**Task requirements**. Return only what lies between the first line of the entries and the line containing "3), corners.reshape(-1, 3).astype(np.uint32)", both lines included.
___ Input material
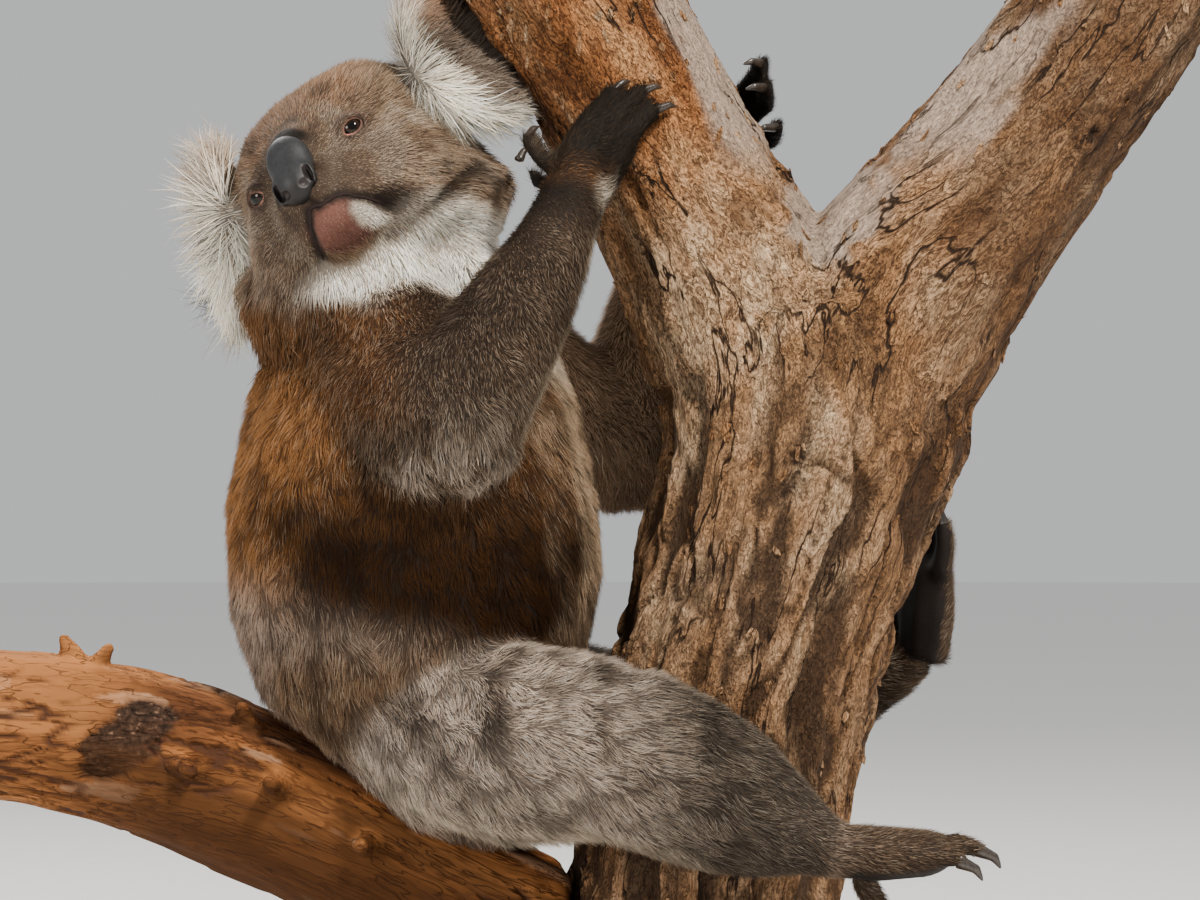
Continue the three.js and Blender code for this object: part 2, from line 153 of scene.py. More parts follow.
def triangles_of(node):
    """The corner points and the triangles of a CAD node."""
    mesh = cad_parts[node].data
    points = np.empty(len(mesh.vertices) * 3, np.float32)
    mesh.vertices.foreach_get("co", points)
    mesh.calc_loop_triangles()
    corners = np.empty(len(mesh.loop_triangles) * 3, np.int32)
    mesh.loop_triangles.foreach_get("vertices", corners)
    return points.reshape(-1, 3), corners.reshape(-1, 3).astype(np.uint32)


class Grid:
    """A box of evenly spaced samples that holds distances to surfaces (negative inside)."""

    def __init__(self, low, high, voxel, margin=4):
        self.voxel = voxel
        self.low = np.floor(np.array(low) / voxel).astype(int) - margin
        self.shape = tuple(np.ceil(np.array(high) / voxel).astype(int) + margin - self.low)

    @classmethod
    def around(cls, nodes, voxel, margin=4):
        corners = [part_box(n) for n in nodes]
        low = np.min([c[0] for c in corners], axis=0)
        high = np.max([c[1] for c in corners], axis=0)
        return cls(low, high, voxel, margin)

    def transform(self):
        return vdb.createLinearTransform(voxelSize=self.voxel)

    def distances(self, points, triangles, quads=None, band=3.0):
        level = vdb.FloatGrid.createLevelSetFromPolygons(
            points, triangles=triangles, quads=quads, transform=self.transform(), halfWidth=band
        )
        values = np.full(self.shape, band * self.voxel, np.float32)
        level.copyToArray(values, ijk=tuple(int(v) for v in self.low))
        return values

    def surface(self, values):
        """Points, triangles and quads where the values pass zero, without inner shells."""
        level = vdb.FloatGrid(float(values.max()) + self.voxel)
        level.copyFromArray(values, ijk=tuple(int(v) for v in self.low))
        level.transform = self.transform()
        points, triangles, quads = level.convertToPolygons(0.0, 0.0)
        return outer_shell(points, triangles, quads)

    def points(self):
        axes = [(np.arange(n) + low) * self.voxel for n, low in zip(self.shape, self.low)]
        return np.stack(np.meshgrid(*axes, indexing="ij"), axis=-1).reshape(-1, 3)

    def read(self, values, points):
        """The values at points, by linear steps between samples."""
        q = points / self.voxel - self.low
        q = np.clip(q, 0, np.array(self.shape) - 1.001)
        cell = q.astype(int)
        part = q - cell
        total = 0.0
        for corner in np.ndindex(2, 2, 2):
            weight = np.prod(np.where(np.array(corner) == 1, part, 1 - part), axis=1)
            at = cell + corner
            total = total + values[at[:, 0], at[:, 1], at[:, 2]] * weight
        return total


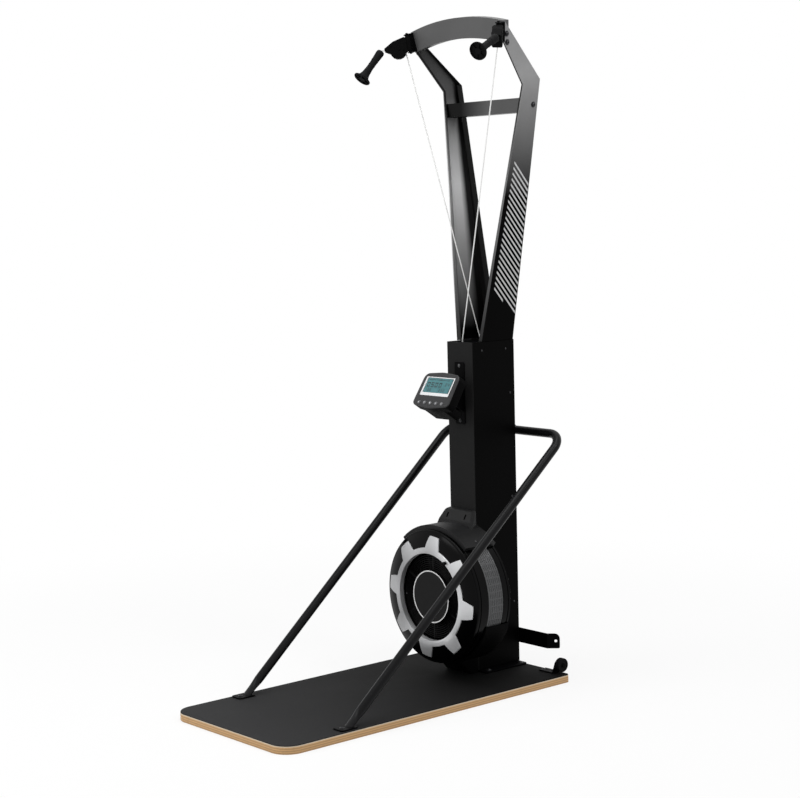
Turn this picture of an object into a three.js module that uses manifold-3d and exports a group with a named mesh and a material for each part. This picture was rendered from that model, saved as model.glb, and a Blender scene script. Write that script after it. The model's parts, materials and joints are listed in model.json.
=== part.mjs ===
______
**Expected output**.
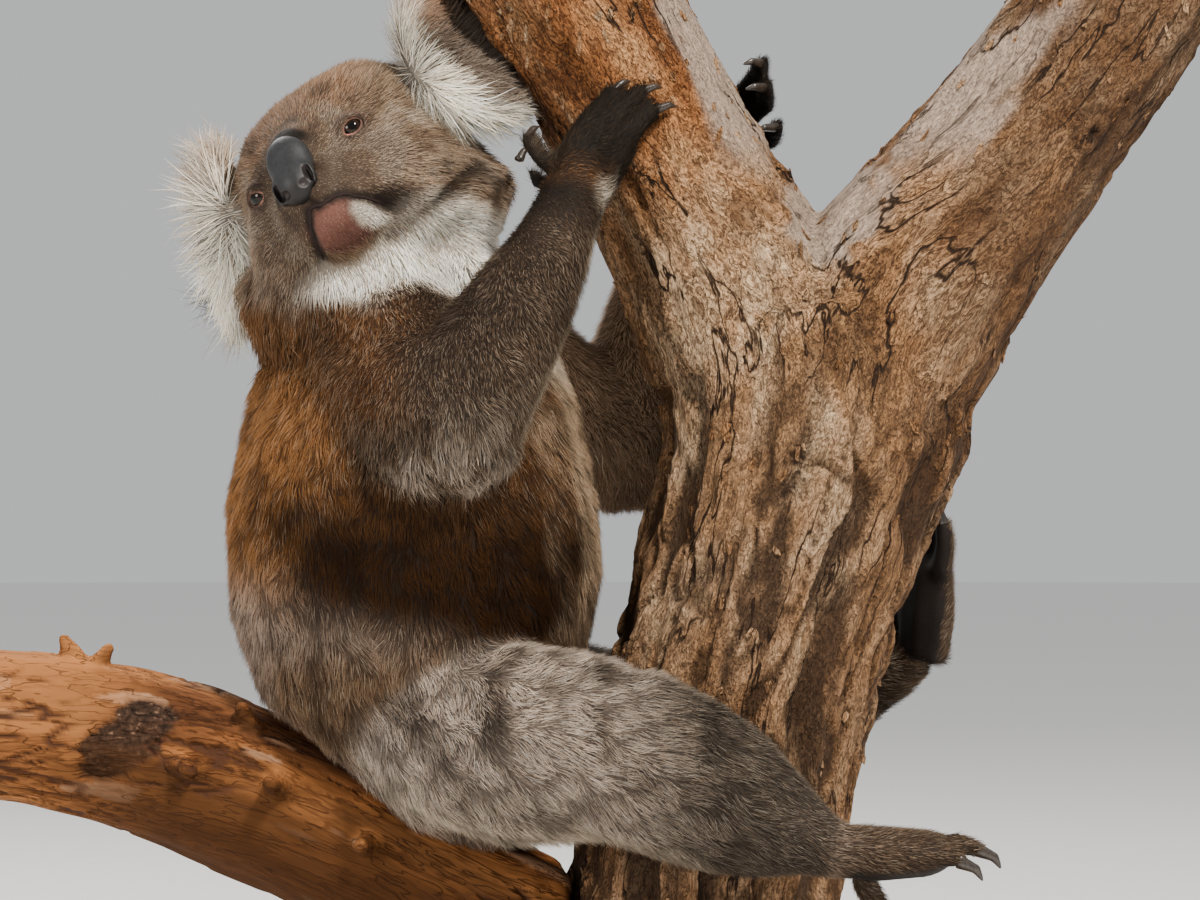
Continue the three.js and Blender code for this object: part 2, from line 153 of scene.py. More parts follow.
def triangles_of(node):
    """The corner points and the triangles of a CAD node."""
    mesh = cad_parts[node].data
    points = np.empty(len(mesh.vertices) * 3, np.float32)
    mesh.vertices.foreach_get("co", points)
    mesh.calc_loop_triangles()
    corners = np.empty(len(mesh.loop_triangles) * 3, np.int32)
    mesh.loop_triangles.foreach_get("vertices", corners)
    return points.reshape(-1, 3), corners.reshape(-1, 3).astype(np.uint32)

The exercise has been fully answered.